§ Collected data:
:::::

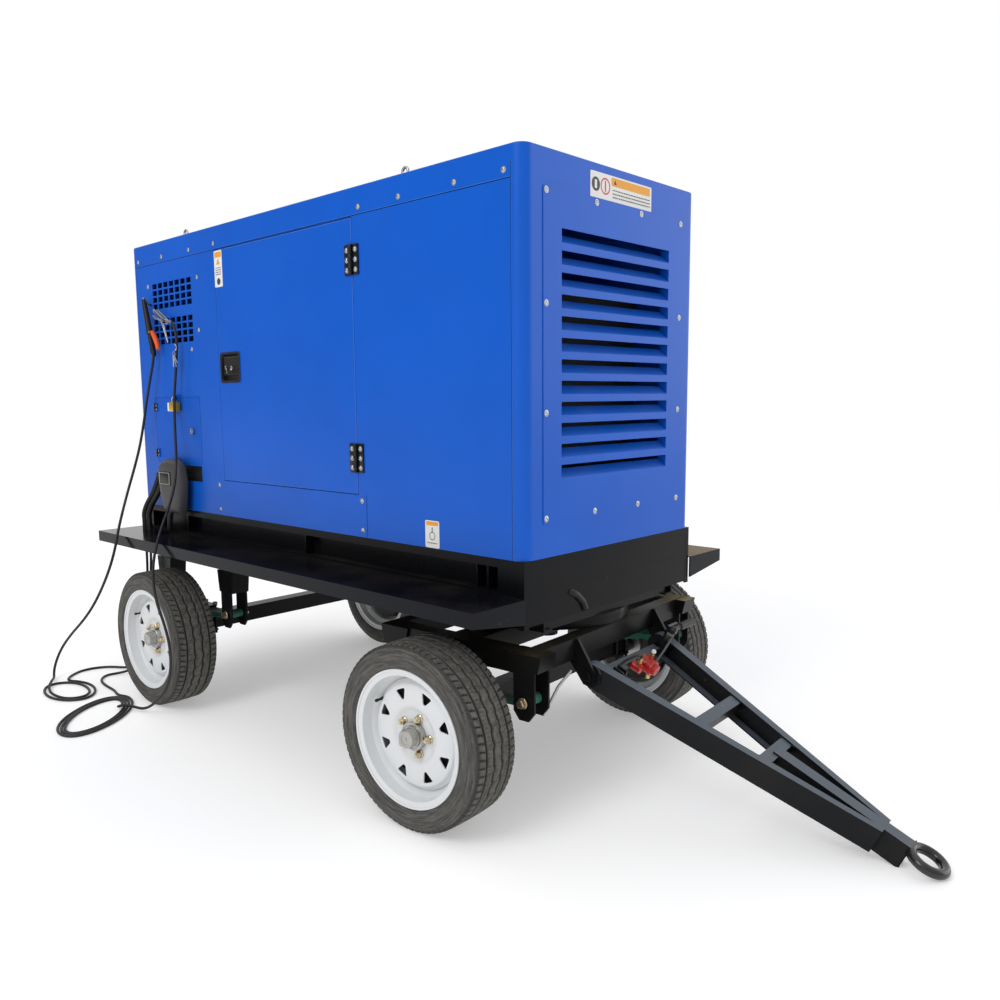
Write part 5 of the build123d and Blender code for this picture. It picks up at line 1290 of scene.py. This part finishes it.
holderPiece, leverPiece, clampPiece, jawPiece = electrodeHolder(), squeezeLever(), earthClamp(), clampJaw()
keysPiece, wirePiece = keyBunch()
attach(leads["electrodeLead"], "trailer")
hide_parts("lead_electrode_feed", "lead_electrode_coil", "lead_electrode_drop")
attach(leads["earthLead"], "trailer")
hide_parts("lead_earth_feed", "lead_earth_coil", "lead_earth_drop")


def lineLength(lead):
    bare = bpy.data.objects.new("bare", lead.data.copy())
    bare.data.bevel_depth = 0
    line = bpy.data.meshes.new_from_object(bare)
    points = [vert.co.copy() for vert in line.vertices]
    bpy.data.curves.remove(bare.data)
    return sum((b - a).length for a, b in zip(points, points[1:]))


for leadName, lead in leads.items():
    print("length of", leadName, round(lineLength(lead), 3))
print("welding tools done")


def handShield():
    # a pressed face shield: deep rounded shell, raised window frame, dark glass
    low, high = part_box("hand_shield")
    work = startMesh()
    back, front = -0.513, -0.5595
    rings = []
    outline = [(-0.50, 0.30), (-0.44, 0.44), (-0.24, 0.50), (0.08, 0.50), (0.30, 0.46), (0.44, 0.34), (0.50, 0.10),
               (0.46, -0.20), (0.38, -0.46), (0.30, -0.50), (-0.20, -0.50), (-0.30, -0.47), (-0.44, -0.16)]
    cx, cz = (low.x + high.x) / 2, (low.z + high.z) / 2
    wide, tall = high.x - low.x - 0.002, high.z - low.z - 0.002
    smoothLoop = []
    count = len(outline)
    for i in range(count):
        a, b, c, d = [Vector((*outline[(i + k) % count], 0)) for k in (-1, 0, 1, 2)]
        for step in range(5):
            t = step / 5
            smoothLoop.append(0.5 * ((2 * b) + (c - a) * t + (2 * a - 5 * b + 4 * c - d) * t ** 2 +
                                     (3 * b - a - 3 * c + d) * t ** 3))
    for share, depth in ((1.0, 0.0), (1.0, 0.10), (0.975, 0.42), (0.93, 0.72), (0.84, 0.92), (0.66, 1.0),
                         (0.30, 1.0)):
        y = back + (front - back) * depth
        rings.append([work.verts.new((cx + p.x * wide * share, y, cz + p.y * tall * share)) for p in smoothLoop])
    for inner, outer in zip(rings, rings[1:]):
        for i in range(len(smoothLoop)):
            j = (i + 1) % len(smoothLoop)
            work.faces.new((inner[i], inner[j], outer[j], outer[i]))
    work.faces.new(rings[-1])
    bmesh.ops.recalc_face_normals(work, faces=work.faces)
    data = bpy.data.meshes.new("shieldShell")
    work.to_mesh(data)
    work.free()
    shell = dressPiece("shieldShell", data, "shieldBlack", "trailer", 50)
    thick = shell.modifiers.new("wall", "SOLIDIFY")
    thick.thickness, thick.offset = 0.0026, -1
    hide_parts("hand_shield")
    frameWork = startMesh()
    wx, wz = cx - 0.018, cz + 0.040
    addBlock(frameWork, (wx - 0.052, -0.5635, wz - 0.032), (wx + 0.052, -0.552, wz + 0.032), rounding=0.004,
             segments=3)
    finishMesh(frameWork, "shieldWindowFrame", "hingeBlack", "trailer")
    rim = startMesh()
    for index in range(4):
        corners = [Vector((wx - 0.046, -0.5640, wz - 0.026)), Vector((wx + 0.046, -0.5640, wz - 0.026)),
                   Vector((wx + 0.046, -0.5640, wz + 0.026)), Vector((wx - 0.046, -0.5640, wz + 0.026))]
        tube(rim, [corners[index], corners[(index + 1) % 4]], 0.0020, 8)
    finishMesh(rim, "shieldWindowRim", "steel", "trailer")
    pane = startMesh()
    addBlock(pane, (wx - 0.043, -0.5640, wz - 0.023), (wx + 0.043, -0.560, wz + 0.023), rounding=0.0008)
    finishMesh(pane, "shieldPane", "hingeBlack", "trailer")
    grip = startMesh()
    tube(grip, [(cx - 0.020, -0.536, low.z + 0.012), (cx - 0.028, -0.540, low.z - 0.010),
                (cx - 0.034, -0.541, low.z - 0.055),
                (cx - 0.037, -0.541, low.z - 0.075)], [0.013, 0.0125, 0.0115, 0.009], 18)
    finishMesh(grip, "shieldHandle", "blackPlastic", "trailer")
    hook = startMesh()
    tube(hook, [(cx, nearSkin - 0.001, high.z - 0.006), (cx, -0.500, high.z + 0.004),
                (cx, -0.522, high.z - 0.004)], 0.003, 10)
    finishMesh(hook, "shieldHook", "steel", "trailer")


handShield()


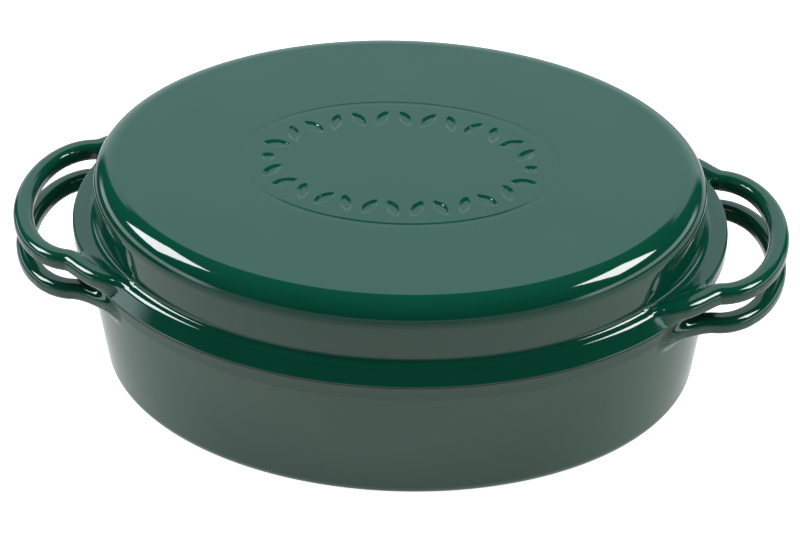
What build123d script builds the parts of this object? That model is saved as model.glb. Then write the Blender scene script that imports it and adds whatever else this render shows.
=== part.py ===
"""Oval covered casserole in enamelled cast iron: a pot and a deep lid, each cast in one with its two loops.

Frame: millimetres, +Z up, +X along the oval's long axis, origin on the centre of the base.
Each casting is lined with its own coat of matt black enamel, which also covers the rim land.
"""

import math
import os

from build123d import *

# ---- driving dimensions -------------------------------------------------------------------
rim_half_length = 175.0  # lid flange, the widest oval of the body
rim_half_width = 131.2
pot_height = 85.3  # iron of the pot, without the enamel on its rim
lid_height = 44.0  # lid from its rim to its plateau
wall = 4.6  # iron wall of pot and lid
floor = 5.0  # iron floor of the pot
lining = 0.4  # black enamel coat
seat_gap = 0.3  # daylight between the two black rims

# pot
rim_overhang = 5.5  # the lid flange stands out past the pot's rim band by this
band_height = 12.0  # plain band below the pot's rim
band_step = 0.7  # the band stands proud of the wall below it
draft_length = 9.0  # how far the wall leans in at the ends, from band to base
draft_width = 7.4  # the same at the sides
rim_land = 5.0  # width of the pot's rim, wall to mouth
rim_edge = 0.8  # the rims' outer corners are rounded by this
base_radius = 8.0
inner_base_radius = 12.0

# lid
flange_height = 10.2
flange_edge = 4.0  # rounded upper edge of the flange
flange_cove = 3.0  # hollow corner between flange and dome
shoulder_radius = 13.0
lip_depth = 3.5  # locating lip that drops into the pot's mouth
lip_end = 5.0  # thickness of the lip at the ends
lip_side = 2.1  # and at the sides; inside, the lip is flush with the dome
lip_clearance = 0.8

# loops, the same plan on pot and lid
loop_projection = 32.5  # how far a loop's tip stands out past the rim
loop_inset = 5.0  # the loop's own centre lies inside the rim by this
loop_half_width = 54.0
loop_bar = 10.8  # width of the bar, seen from above
loop_thickness = 10.0
loop_edge = 3.0
opening_edge = 2.0  # upper edge of the lid's finger openings
loop_drop = 8.0  # pot loop's top below the pot's rim
root_blend = 14.0  # outer root of a loop, in plan
root_corner = 3.0  # inner root

# emblem in the lid's plateau
emblem_depth = 0.6
ring_half_length = 85.4
ring_half_width = 54.2
ring_width = 2.6
leaf_half_length = 69.5
leaf_half_width = 39.2
leaf_count = 22
leaf_long = 5.6
leaf_wide = 2.3
leaf_tilt = 28.0
dot_radius = 2.2

# ---- sizes that follow -------------------------------------------------------------------
band_a = rim_half_length - rim_overhang
band_b = rim_half_width - rim_overhang
band_bottom = pot_height - band_height
base_a = band_a - draft_length
base_b = band_b - draft_width
mouth_a = band_a - rim_land
mouth_b = band_b - rim_land
bottom_a = base_a - wall
bottom_b = base_b - wall

lid_bottom = pot_height + 2 * lining + seat_gap
lid_top = lid_bottom - lining + lid_height
lip_a = mouth_a - lining - lip_clearance - lining
lip_b = mouth_b - lining - lip_clearance - lining
hollow_a = lip_a - lip_end
hollow_b = lip_b - lip_side
hollow_top = lid_top - wall
dome_a = hollow_a + wall
dome_b = hollow_b + wall
lip_bottom = lid_bottom - lip_depth
flange_top = lid_bottom + flange_height

loop_centre = rim_half_length - loop_inset
loop_a = loop_projection + loop_inset
opening_a = loop_a - loop_bar
opening_b = loop_half_width - loop_bar
pot_loop_top = pot_height - loop_drop
pot_loop_bottom = pot_loop_top - loop_thickness
shell_join = 0.6  # the loops' web stays this far inside the pot's outer face
loop_ends = ((loop_centre, 0), (-loop_centre, 0))
near = 0.01  # edges this close to a level lie on it


def wall_share(z):
    """How far up the leaning wall z is, from 0 at the base to 1 under the band."""
    return z / band_bottom


def loop_plan(plane, oval_a, oval_b):
    """An oval with a loop on each end, seen from above, with the finger openings cut."""
    with BuildSketch(plane, mode=Mode.PRIVATE) as openings:
        with Locations(*loop_ends):
            Ellipse(opening_a, opening_b)
        Ellipse(oval_a, oval_b, mode=Mode.SUBTRACT)
        fillet(openings.vertices().filter_by(lambda v: abs(v.Y) > root_corner), root_corner)
    with BuildSketch(plane, mode=Mode.PRIVATE) as plan:
        Ellipse(oval_a, oval_b)
        with Locations(*loop_ends):
            Ellipse(loop_a, loop_half_width)
        fillet(plan.vertices().filter_by(lambda v: abs(v.Y) > root_corner), root_blend)
    return plan.sketch - openings.sketch


def oval_block(z_low, z_high, a, b):
    """A straight oval block."""
    with BuildPart(mode=Mode.PRIVATE) as block:
        with BuildSketch(Plane.XY.offset(z_low)):
            Ellipse(a, b)
        extrude(amount=z_high - z_low)
    return block.part


def hollow(z_low, z_high, low, high, corner, at_top):
    """The space inside a casting between two ovals, with its closed end rounded."""
    with BuildPart(mode=Mode.PRIVATE) as space:
        with BuildSketch(Plane.XY.offset(z_low)):
            Ellipse(*low)
        with BuildSketch(Plane.XY.offset(z_high)):
            Ellipse(*high)
        loft()
        closed_end = space.edges().sort_by(Axis.Z)[-1 if at_top else 0]
        fillet(closed_end, corner)
    return space.part


# ---- pot ---------------------------------------------------------------------------------
# the web inside the wall that carries the loops stays within the narrowest oval it crosses
web_share = wall_share(pot_loop_bottom)
web_a = base_a + (draft_length - band_step) * web_share - shell_join
web_b = base_b + (draft_width - band_step) * web_share - shell_join

with BuildPart() as pot_loops:
    add(loop_plan(Plane.XY.offset(pot_loop_bottom), web_a, web_b))
    extrude(amount=loop_thickness)
    fillet(pot_loops.faces().sort_by(Axis.Z)[0].edges(), loop_edge)
    fillet(pot_loops.faces().sort_by(Axis.Z)[-1].edges(), loop_edge)

pot_space = hollow(
    floor, pot_height, (bottom_a, bottom_b), (mouth_a, mouth_b), inner_base_radius, False
)
pot_clear = hollow(
    floor + lining,
    pot_height + lining,
    (bottom_a - lining, bottom_b - lining),
    (mouth_a - lining, mouth_b - lining),
    inner_base_radius - lining,
    False,
)

with BuildPart() as pot_casting:
    with BuildSketch():
        Ellipse(base_a, base_b)
    with BuildSketch(Plane.XY.offset(band_bottom)):
        Ellipse(band_a - band_step, band_b - band_step)
    loft()
    fillet(pot_casting.edges().sort_by(Axis.Z)[0], base_radius)
    with BuildSketch(Plane.XY.offset(band_bottom)):
        Ellipse(band_a, band_b)
    extrude(amount=band_height)
    fillet(pot_casting.edges().sort_by(Axis.Z)[-1], rim_edge)
    add(pot_loops.part)
    add(pot_space, mode=Mode.SUBTRACT)

with BuildPart() as pot_lining:
    add(oval_block(pot_height, pot_height + lining, band_a - rim_edge, band_b - rim_edge))
    add(pot_space)
    add(pot_clear, mode=Mode.SUBTRACT)

# ---- lid ---------------------------------------------------------------------------------
inner_shoulder = shoulder_radius - wall
lid_space = hollow(
    lip_bottom, hollow_top, (hollow_a, hollow_b), (hollow_a, hollow_b), inner_shoulder, True
)
lid_clear = hollow(
    lip_bottom - lining,
    hollow_top - lining,
    (hollow_a - lining, hollow_b - lining),
    (hollow_a - lining, hollow_b - lining),
    inner_shoulder - lining,
    True,
)

with BuildPart() as lid_flange:
    add(loop_plan(Plane.XY.offset(lid_bottom), rim_half_length, rim_half_width))
    extrude(amount=flange_height)
    fillet(lid_flange.faces().sort_by(Axis.Z)[-1].outer_wire().edges(), flange_edge)
    for opening in lid_flange.faces().sort_by(Axis.Z)[-1].inner_wires():
        fillet(opening.edges(), opening_edge)
    fillet(lid_flange.faces().sort_by(Axis.Z)[0].edges(), rim_edge)

with BuildPart() as lid_casting:
    add(oval_block(lid_bottom, lid_top, dome_a, dome_b))
    fillet(lid_casting.edges().sort_by(Axis.Z)[-1], shoulder_radius)
    with BuildSketch(Plane.XY.offset(lid_top - emblem_depth)):
        Ellipse(ring_half_length, ring_half_width)
        Ellipse(ring_half_length - ring_width, ring_half_width - ring_width, mode=Mode.SUBTRACT)
        with Locations((leaf_half_length, 0), (-leaf_half_length, 0)):
            Circle(dot_radius)
        for side in (1, -1):
            for i in range(1, leaf_count // 2 + 1):
                turn = side * math.pi * i / (leaf_count // 2 + 1)
                along = math.atan2(
                    leaf_half_width * math.cos(turn), -leaf_half_length * math.sin(turn)
                )
                lean = leaf_tilt * (-1) ** i
                spot = (leaf_half_length * math.cos(turn), leaf_half_width * math.sin(turn))
                with Locations(Location(spot, math.degrees(along) + lean)):
                    Ellipse(leaf_long, leaf_wide)
    extrude(amount=emblem_depth, mode=Mode.SUBTRACT)
    add(lid_flange.part)
    level = lid_casting.edges().filter_by_position(Axis.Z, flange_top - near, flange_top + near)
    fillet(level.sort_by(SortBy.LENGTH)[-1], flange_cove)
    add(oval_block(lip_bottom, lid_bottom + lining, lip_a, lip_b))
    add(lid_space, mode=Mode.SUBTRACT)

with BuildPart() as lid_lining:
    add(lid_space)
    add(oval_block(lip_bottom - lining, lid_bottom, lip_a + lining, lip_b + lining))
    add(oval_block(
        lid_bottom - lining, lid_bottom, rim_half_length - rim_edge, rim_half_width - rim_edge
    ))
    add(lid_casting.part, mode=Mode.SUBTRACT)
    add(lid_clear, mode=Mode.SUBTRACT)

os.makedirs("parts", exist_ok=True)
pieces = {
    "pot_casting": pot_casting,
    "pot_lining": pot_lining,
    "lid_casting": lid_casting,
    "lid_lining": lid_lining,
}
for name, piece in pieces.items():
    piece.part.label = name
    export_step(piece.part, f"parts/{name}.step")
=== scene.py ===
"""Oval covered casserole in green enamelled cast iron: the two castings, their black coats and a studio.

Lengths are in metres, in the model's own frame: +Z up, +X through the loops, origin under the pot's base.
Each casting's skin is a coarse cage, subdivided once its loops are bridged in, and then settled onto the
exact surface, which is written as a distance: ovals, rounded corners and cast blends.
"""

import math

import bmesh
import bpy
import numpy as np
from bpy.props import FloatProperty, FloatVectorProperty, IntProperty, PointerProperty
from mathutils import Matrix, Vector


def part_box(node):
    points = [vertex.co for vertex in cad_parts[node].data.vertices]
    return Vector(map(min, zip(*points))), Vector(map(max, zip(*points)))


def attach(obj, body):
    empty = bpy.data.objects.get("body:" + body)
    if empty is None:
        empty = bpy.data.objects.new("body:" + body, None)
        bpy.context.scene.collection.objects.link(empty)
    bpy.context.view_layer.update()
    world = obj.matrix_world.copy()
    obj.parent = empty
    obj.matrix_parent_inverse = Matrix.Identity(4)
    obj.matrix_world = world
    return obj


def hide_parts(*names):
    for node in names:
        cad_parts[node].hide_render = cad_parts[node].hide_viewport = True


bl_info = {
    "name": "Covered casserole",
    "version": (1, 0, 0),
    "blender": (4, 5, 0),
    "location": "3D View > Sidebar > Casserole",
    "description": "Enamelled castings, black coats and a studio around the casserole's frame",
    "category": "Object",
}

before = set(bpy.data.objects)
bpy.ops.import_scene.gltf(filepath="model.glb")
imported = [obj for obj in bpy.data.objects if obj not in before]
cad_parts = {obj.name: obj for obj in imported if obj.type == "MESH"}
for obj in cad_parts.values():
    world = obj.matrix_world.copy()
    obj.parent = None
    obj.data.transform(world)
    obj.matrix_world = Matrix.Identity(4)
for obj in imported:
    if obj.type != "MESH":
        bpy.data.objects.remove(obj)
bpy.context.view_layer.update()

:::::

Output an exact copy of the lines beginning at the one that holds "in imported if" and running through the final line of the records.

§ Output:
cad_parts = {obj.name: obj for obj in imported if obj.type == "MESH"}
for obj in cad_parts.values():
    world = obj.matrix_world.copy()
    obj.parent = None
    obj.data.transform(world)
    obj.matrix_world = Matrix.Identity(4)
for obj in imported:
    if obj.type != "MESH":
        bpy.data.objects.remove(obj)
bpy.context.view_layer.update()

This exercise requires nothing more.